CoWW (1), CoRR1 (1), CO-MP+dmb+po (6), CO-W+RR+fri-dmb (14), LB+ctrls (1), LB+dmbs (1), MP+dmb+addr (1), SB+dmbs (1), DETOUR0153 (4), LB+PPO0518 (18), DETOUR0391 (150), WRC+dmb+addr (1), RDW (5), MOREDETOUR0443 (672), MOREDETOUR0714 (684)

Notice that MP and WRC+ctrl+addr do not appear in the list above, as all their possible executions are allowed.

The following table summarises the classification of forbidden executions: numbers are execution counts and, when not zero, hold a link to execution diagrams.

  ALL S   T   O   P   ST  SO  SP  TO  TP  OP  STO STP SOP TOPSTOP
CoWW1100000000000000
CoRR11100000000000000
CO-MP+dmb+po6300000300000000
CO-W+RR+fri-dmb14900002000000300
LB+ctrls1010000000000000
LB+dmbs1000000001000000
MP+dmb+addr1000000000100000
SB+dmbs1000100000000000
DETOUR01534020020000000000
LB+PPO0518181800000000000000
DETOUR0391150881001738000060000
WRC+dmb+addr1000000000100000
RDW5400000000100000
MOREDETOUR0443672496000420000120011606
MOREDETOUR0714684444001942017300006000

The table above helps to identify simple tests, with one forbidden execution that have a simple explanation. For instance, CoRR1 has only one forbidden execution and it is a violation of sc per location alone. Similar tests are LB+ctrls (violation of no thin air) and SB+dmbs (violation of propagation). Things are only slightly more complex for MP+dmb+addr, whose forbidden execution is rejected by observation and propagation and thus goes into the OP batch; or for LB+dmbs whose forbidden execution is rejected by no thin air and propagation and thus goes into the TP batch.
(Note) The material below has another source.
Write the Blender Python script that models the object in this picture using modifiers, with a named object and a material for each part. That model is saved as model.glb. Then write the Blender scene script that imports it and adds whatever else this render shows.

For non-ambiguous tests, such as RDW, forbidden behaviours match forbidden executions and we have a clear explanation for all forbidden behaviours: namely, any of the 5 forbidden behaviours of RDW is either amongst the 4 violations of sc per location, or is the unique violation of OP.

Ambiguous tests require a more careful examination, for instance CO-MP+dmb+po has only three forbidden behaviours — see the values read by Thread 1, which can be 2 then 1, 2 then 0, or 1 then 0. However, those correspond to 6 forbidden executions, due to the non-observation of the final value of location x. More precisely, any of the forbidden behaviours corresponds to two executions: one in the S batch, and the other in the SP batch. Notice that the executions from the SP batch feature a cycle of dmb;co, which is both a violation of sc per location (po-loc contradicts com) and of propagation (there is a cycle in dmb union com). Thus, if we observe some forbidden behaviour of CO-MP+dmb+po on hardware (and we do!), we cannot decide between a simple violation of sc per location or a very serious flaw involving the dmb fence. Some other tests, such as CoRR1 (forbidden and observed) and CoWW (forbidden and not observed), help us to select the first possibility. Sometimes the forbidden behaviours of an ambiguous test have a simple explanation: test LB+PPO0518 is ambiguous, due to the non-observation of the second load of location x by Thread 1 (event d). Nevertheless all its forbidden executions are in the S batch.

In practice we apply classification to invalid behaviours, i.e. behaviours that are forbidden by model yet observed on hardware — see the classification of all the invalid behaviours of our model on ARM. As we found invalid behaviours on ARM only, we only classify ARM forbidden behaviours: S, T, O, P, ST, SO, SP, TO, TP, OP, STO, STP, SOP, TOP, and STOP.